Thankfully, there are some pleasantly light and sparkling pre-dinner drinks – the cocktail of the year seems to be the Hugo, a blend of gin, prosecco and elderflower cordial with tonic or soda water. You can also order a Black Hugo (reddish, really), with forest fruits. There are also some excessively sweet after-dinner drinks, such as moscato.

It is worth stressing that gelato is both unsalted and lower in fat than ice cream – definitely tasty and healthy, as far as pure indulgence goes. As it happens I’m writing this in Georgia, where the food is also wonderful for vegetarians (there’ll be a dish of meat, but it’s just set down on the table surrounded by wonderful salads and other vegetable dishes, and you just pick and choose what you want) – and most of the food is not particularly salty, apart from the cheese, which is … hard work.

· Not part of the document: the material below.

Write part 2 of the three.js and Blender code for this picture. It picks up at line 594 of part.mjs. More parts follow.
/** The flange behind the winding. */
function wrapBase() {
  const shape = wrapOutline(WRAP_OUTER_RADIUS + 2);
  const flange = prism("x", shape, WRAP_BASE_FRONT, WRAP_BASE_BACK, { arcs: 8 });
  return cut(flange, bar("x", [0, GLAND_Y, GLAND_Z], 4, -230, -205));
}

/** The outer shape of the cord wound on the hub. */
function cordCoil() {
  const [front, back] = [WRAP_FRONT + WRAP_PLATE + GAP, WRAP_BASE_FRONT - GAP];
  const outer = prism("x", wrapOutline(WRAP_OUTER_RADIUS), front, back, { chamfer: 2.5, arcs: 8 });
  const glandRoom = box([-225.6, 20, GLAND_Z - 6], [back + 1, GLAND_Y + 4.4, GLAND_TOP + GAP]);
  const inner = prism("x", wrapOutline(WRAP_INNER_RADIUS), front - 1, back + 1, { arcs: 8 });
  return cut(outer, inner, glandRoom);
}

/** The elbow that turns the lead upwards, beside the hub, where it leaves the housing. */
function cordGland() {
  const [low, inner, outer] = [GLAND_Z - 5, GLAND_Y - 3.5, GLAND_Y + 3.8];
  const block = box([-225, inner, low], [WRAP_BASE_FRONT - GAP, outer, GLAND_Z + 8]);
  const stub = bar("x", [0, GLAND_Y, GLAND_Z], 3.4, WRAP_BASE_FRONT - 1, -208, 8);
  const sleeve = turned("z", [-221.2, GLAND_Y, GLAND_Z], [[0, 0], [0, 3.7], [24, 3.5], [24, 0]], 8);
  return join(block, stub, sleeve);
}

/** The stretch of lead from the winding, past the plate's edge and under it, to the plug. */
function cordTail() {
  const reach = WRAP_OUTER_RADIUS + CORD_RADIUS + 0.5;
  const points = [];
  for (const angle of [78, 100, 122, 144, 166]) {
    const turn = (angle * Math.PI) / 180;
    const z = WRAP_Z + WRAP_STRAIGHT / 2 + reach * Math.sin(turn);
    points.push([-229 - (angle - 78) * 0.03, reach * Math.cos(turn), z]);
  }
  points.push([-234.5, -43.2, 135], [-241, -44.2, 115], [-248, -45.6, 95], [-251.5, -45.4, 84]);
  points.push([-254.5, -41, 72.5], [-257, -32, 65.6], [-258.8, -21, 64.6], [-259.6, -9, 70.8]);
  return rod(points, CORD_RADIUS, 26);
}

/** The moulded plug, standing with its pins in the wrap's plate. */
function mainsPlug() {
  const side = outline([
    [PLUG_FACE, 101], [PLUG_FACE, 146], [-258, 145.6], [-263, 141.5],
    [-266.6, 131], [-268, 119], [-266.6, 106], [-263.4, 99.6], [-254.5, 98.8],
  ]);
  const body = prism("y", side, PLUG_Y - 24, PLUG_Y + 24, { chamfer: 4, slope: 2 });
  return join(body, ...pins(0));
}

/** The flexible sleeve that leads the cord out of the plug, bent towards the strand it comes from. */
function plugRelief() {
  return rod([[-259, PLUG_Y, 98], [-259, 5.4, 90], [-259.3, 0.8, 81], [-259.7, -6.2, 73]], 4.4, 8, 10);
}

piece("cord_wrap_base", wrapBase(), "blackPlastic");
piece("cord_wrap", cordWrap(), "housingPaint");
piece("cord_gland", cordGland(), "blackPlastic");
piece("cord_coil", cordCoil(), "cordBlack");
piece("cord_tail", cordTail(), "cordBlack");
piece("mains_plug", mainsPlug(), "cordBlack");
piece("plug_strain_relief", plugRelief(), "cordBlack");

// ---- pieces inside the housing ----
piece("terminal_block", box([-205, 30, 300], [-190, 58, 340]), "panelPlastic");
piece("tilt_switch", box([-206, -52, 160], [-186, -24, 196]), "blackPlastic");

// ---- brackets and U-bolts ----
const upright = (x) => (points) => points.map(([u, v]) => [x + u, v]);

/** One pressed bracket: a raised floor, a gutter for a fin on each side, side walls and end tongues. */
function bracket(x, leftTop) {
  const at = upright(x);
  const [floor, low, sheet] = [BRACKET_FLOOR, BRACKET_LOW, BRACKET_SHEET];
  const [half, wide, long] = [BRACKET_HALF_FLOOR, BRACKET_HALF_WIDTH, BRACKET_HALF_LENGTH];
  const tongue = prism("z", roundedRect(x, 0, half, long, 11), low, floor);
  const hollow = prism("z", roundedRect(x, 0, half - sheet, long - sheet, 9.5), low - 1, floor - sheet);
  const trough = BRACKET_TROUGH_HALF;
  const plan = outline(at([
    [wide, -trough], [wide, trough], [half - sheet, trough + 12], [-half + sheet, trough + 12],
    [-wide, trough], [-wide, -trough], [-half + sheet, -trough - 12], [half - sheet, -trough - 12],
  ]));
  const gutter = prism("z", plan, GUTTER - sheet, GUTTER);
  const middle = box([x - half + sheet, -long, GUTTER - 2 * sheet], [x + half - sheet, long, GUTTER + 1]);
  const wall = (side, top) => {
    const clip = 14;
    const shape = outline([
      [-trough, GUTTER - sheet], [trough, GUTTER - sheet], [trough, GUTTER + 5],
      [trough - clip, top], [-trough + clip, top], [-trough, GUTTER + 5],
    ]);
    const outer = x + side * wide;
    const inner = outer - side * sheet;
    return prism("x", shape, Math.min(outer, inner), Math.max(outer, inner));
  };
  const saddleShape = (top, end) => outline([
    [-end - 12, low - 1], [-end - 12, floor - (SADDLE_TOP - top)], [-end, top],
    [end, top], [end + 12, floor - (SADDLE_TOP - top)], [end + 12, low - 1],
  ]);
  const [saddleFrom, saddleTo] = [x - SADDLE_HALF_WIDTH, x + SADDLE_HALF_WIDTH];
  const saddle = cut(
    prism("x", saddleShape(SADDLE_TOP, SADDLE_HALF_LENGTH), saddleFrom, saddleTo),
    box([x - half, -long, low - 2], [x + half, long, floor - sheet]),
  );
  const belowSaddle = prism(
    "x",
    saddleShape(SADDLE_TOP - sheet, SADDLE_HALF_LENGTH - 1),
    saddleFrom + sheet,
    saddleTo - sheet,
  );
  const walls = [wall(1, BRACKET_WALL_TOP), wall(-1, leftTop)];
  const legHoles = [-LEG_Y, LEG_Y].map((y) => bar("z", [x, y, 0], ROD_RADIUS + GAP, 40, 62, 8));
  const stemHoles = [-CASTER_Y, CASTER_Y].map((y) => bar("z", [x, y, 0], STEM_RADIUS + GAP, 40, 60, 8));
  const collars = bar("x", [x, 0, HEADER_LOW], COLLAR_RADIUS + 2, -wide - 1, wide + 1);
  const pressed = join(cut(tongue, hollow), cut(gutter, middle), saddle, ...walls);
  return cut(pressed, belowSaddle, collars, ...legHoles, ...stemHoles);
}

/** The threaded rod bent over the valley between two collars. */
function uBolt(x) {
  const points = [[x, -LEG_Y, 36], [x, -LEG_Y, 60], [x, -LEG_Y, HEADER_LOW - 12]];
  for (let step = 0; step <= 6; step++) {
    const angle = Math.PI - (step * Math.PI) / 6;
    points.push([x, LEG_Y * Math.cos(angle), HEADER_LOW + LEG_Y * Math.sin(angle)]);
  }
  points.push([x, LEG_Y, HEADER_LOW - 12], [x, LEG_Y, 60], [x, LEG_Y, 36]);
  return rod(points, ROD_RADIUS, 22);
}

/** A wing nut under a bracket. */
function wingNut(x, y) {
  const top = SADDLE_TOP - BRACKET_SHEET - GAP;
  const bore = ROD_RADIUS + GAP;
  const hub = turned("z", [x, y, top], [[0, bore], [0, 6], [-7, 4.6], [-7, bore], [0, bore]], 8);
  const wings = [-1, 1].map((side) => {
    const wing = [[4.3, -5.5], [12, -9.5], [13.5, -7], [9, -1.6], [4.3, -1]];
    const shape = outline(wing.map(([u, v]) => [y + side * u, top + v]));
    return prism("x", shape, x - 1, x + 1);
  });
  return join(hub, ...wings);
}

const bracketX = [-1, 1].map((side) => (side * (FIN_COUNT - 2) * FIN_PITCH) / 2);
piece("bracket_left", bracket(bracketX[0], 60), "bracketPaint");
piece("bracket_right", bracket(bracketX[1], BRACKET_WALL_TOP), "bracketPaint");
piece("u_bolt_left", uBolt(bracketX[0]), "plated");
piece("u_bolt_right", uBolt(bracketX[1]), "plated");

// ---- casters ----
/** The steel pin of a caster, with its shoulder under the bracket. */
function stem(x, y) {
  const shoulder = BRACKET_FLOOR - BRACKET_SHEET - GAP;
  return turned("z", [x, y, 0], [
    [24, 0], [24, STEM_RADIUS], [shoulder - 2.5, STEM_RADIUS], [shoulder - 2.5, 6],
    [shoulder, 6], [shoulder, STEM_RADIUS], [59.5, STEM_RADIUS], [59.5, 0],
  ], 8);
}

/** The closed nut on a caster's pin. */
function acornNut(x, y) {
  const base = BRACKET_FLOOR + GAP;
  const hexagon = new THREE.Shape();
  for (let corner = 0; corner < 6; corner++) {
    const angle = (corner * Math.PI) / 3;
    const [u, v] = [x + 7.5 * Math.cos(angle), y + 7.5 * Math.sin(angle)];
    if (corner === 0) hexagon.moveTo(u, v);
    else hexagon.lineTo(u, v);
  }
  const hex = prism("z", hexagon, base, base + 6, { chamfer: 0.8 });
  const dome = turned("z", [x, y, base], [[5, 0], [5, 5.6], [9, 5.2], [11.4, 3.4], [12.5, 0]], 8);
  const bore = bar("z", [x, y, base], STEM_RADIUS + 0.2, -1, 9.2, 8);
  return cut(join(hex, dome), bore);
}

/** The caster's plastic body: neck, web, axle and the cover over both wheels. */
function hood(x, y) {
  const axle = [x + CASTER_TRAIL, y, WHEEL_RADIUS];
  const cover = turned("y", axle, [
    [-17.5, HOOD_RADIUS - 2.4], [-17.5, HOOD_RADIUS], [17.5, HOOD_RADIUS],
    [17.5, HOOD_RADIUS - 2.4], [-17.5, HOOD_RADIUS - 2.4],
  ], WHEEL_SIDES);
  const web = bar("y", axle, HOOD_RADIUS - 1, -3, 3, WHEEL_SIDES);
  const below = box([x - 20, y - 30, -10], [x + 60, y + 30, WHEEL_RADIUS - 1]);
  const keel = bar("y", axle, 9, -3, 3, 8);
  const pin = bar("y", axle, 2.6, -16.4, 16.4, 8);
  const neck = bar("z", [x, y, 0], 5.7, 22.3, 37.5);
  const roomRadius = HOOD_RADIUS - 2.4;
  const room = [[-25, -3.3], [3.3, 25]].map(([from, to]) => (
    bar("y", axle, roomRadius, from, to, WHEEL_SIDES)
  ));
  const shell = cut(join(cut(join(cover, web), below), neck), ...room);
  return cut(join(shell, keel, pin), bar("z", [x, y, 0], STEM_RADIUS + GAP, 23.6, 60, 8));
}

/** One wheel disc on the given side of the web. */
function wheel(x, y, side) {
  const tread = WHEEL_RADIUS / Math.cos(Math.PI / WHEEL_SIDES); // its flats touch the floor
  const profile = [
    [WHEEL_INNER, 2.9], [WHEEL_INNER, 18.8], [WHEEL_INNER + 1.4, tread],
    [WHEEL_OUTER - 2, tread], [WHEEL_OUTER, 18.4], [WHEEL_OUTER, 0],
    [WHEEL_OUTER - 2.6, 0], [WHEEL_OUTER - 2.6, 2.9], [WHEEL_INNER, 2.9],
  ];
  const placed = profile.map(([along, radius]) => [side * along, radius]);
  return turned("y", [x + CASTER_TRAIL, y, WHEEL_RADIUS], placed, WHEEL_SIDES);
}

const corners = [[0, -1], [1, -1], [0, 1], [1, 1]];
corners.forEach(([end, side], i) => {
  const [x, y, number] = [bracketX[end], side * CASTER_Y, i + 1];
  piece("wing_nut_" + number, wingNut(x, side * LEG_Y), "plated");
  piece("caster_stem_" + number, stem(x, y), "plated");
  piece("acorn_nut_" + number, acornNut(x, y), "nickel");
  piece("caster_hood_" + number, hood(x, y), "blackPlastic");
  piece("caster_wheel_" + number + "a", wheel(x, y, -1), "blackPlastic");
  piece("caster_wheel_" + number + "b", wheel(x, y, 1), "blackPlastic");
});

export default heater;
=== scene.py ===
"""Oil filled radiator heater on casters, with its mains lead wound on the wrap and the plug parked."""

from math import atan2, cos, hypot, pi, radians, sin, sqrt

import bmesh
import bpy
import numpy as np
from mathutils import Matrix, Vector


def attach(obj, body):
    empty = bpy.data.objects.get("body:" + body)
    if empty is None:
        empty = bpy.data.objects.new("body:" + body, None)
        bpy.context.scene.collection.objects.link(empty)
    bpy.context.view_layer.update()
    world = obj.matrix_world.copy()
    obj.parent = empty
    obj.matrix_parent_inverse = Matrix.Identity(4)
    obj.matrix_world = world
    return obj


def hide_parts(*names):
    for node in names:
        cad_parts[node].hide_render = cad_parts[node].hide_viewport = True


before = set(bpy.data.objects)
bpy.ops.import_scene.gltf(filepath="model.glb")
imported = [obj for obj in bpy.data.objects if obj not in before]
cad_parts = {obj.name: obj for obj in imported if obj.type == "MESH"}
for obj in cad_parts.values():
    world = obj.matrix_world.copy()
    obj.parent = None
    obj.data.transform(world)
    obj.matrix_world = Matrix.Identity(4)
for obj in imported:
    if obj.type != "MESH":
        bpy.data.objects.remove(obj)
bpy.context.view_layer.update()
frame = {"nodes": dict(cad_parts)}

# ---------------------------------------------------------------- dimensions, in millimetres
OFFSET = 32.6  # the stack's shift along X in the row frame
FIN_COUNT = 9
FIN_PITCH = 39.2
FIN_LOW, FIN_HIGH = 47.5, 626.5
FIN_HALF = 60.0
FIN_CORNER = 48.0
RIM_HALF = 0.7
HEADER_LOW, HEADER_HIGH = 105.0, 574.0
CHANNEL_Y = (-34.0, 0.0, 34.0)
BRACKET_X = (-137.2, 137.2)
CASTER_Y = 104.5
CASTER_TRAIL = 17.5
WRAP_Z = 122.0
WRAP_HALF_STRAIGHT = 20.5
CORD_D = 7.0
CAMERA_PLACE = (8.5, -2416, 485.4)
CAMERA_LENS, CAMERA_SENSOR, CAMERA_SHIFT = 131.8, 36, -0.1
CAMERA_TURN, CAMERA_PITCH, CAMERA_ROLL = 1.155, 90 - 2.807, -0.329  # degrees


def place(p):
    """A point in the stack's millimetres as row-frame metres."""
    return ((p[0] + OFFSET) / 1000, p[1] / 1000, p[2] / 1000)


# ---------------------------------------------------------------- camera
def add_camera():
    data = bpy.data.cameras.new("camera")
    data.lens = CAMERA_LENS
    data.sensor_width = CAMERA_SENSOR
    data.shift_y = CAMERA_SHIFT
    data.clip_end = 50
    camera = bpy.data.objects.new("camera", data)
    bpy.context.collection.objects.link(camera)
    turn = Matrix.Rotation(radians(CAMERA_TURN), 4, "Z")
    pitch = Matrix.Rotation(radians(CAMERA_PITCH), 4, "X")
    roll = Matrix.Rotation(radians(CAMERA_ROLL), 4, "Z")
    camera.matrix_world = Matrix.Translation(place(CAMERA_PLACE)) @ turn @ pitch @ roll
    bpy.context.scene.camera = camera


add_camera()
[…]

Italian friends want me to mention that there’s been a craft beer revolution since the 1990s, but… no, I don’t think so. There are a few interesting breweries, some working closely with artisan food producers in the spirit of the Slow Food movement (see the Unionbirrai website), but basically beer remains something to be drunk with pizza, and Italian custom doesn’t really allow it to break out of that straightjacket. Having said that, it’s not just industrial yellow beer – acceptable red beers such as Moretti Rosso are widely available.